When 16-year-old Swedish environmental activist Greta Thunberg burst onto the global scene a few months ago, people underestimated the power this young girl would have to raise awareness and rally the world around climate change. Today, she has become a fearless advocate, boldly speaking out and holding politicians to account for their lack of action on the climate crisis. We need more Gretas.
And they’re out there.
We’re proud to introduce 30 young changemakers who make up the 2019 cohort of the Internet Society’s IGF Youth Ambassadors Program. The group is made up of 15 women and 15 men from 21 countries. This cadre of young leaders are working on many of the pressing issues affecting the Internet globally.
In November, they’ll bring their drive for change to Berlin, Germany, to take part in the Internet Governance Forum (IGF). This is an annual multistakeholder forum for inclusive policy dialogue on shared principles, procedures, and programs that shape the evolution and use of the Internet. Although not an official decision-making body, the IGF remains an important forum. Many of the world’s experts in and advocates for the Internet gather there for discussion, networking, research sharing, and best practices from around the world.

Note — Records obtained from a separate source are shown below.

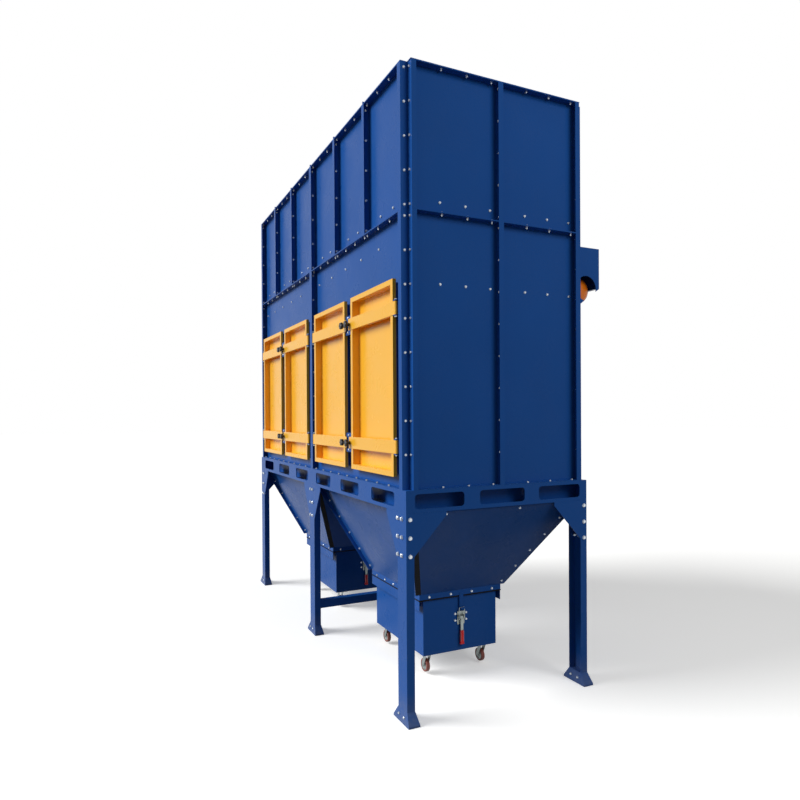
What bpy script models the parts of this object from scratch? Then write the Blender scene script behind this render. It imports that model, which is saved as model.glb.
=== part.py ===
"""Cartridge dust collector: a bolted sheet housing of two bays on legs, with hinged access doors
in front, hoppers below it and a wheeled dust bin clamped under each hopper.

Metres, +Z up. The doors face -Y, the near end is +X and the origin is on the floor, in the middle."""

import math

import bmesh
import bpy
from mathutils import Matrix, Vector

# Housing, over its flanges, from the floor up
LENGTH = 2.950
WIDTH = 1.170
LEG_HEIGHT = 1.060
FRAME_HEIGHT = 0.115
LOWER_HEIGHT = 1.415
UPPER_HEIGHT = 0.750

# Sheet work
SHEET = 0.003
FLANGE = 0.040
CORNER_LIP = 0.035
BAY_LIP = 0.023
JOINT_LIP = 0.017
END_LIP = 0.028
PANELS_PER_BAY = 3
LAP = 0.001
GAP = 0.0003

# Sides of a round piece's faceted form
SMALL_SIDES = 8
AXLE_SIDES = 6
ROUND_SIDES = 12
LARGE_SIDES = 24

# Roof
ROOF_RIB_HEIGHT = 0.014
ROOF_RIB_WIDTH = 0.006

# Base frame
FRAME_WALL = 0.005
FRAME_FLANGE = 0.085
CROSS_WIDTH = 0.070
SLOT_LENGTH = 0.292
SLOT_HEIGHT = 0.075
SLOT_RADIUS = 0.016
END_SLOT_PITCH = 0.3885
END_SLOTS = 3

# Legs
LEG_WIDTH = 0.098
LEG_DEPTH = 0.045
LEG_WALL = 0.005
LEG_CAP = 0.006
GUSSET_REACH = 0.130
GUSSET_DROP = 0.240
GUSSET_EDGE = 0.020
END_GUSSET_REACH = 0.189
END_GUSSET_DROP = 0.220
FOOT_HEIGHT = 0.065
FOOT_PLATE = 0.010
FOOT_FLARE = 0.036
FOOT_FLARE_DEPTH = 0.010
TIE_SIZE = 0.055
TIE_HEIGHT = 0.200

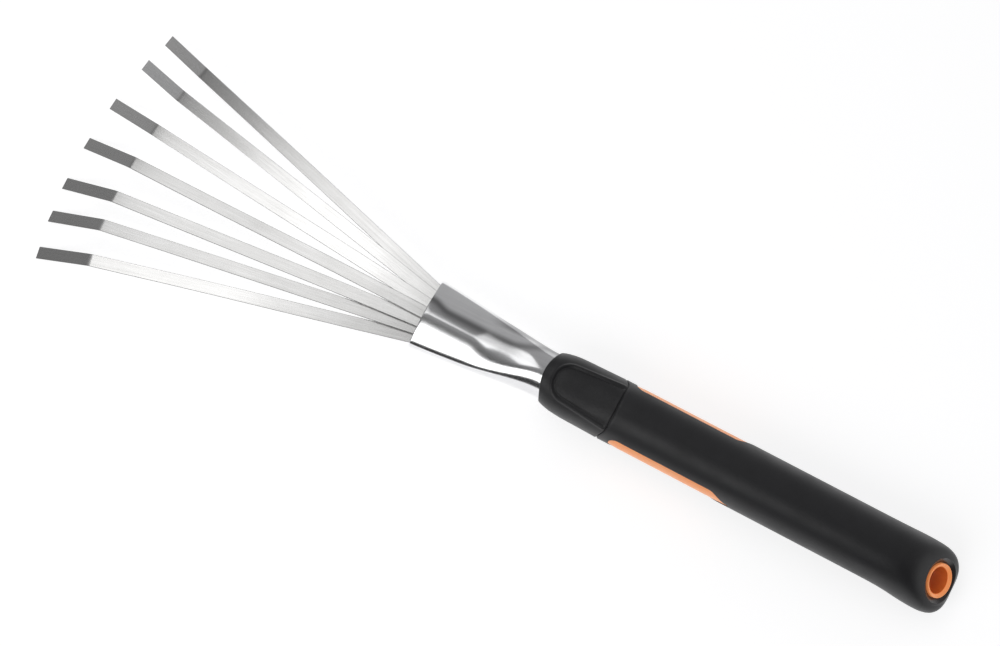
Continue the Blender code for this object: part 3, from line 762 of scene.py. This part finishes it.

Since 2007, the Internet Society has supported nearly 400 young professionals under its two programs, the IGF Ambassadors and the Youth@IGF Fellows. This year, under the IGF Youth Ambassadors program, we are training and empowering 30 young adults, aged 18 through 30. An initial group of 150 selected applicants took a 4-week online course and were paired with dedicated expert moderators. The top 50 students proceed to the next phase, where they write a paper on an existing or emerging area in Internet Governance, drawing on what they’ve learned in the course. The authors of the best papers become our 30 IGF Youth Ambassadors.
We have no doubt these young leaders will inspire others across a range of disciplines to reinforce the sustainability, security, stability, and development of the Internet.
Many of our Ambassadors have already led some impressive initiatives, including:
- Mohammad Atif Aleem, an Indian ICT analyst at a multinational firm, founded a start-up to empower women farmers through agritech, and co-founded an online platform for medical diagnostic tests through a mobile app.
- Fernanda González, a software developer from Guatemala, won the first blockchain hackathon in Central America with a protocol to integrate rural students to the global economy. She is currently working on a social enterprise to help rural areas connect to the Internet and help researchers and communities gather data on water quality.
- John Madayese, a management consultant from Nigeria, has worked on policy development and founded a pan-African non-profit platform that offers personal and career development for African youth through various symposia.
We hope that some of our IGF Youth Ambassadors will raise their voices on the global stage and become change-makers – whether by championing policies in their home countries or influencing global debates to spread the benefits of the Internet.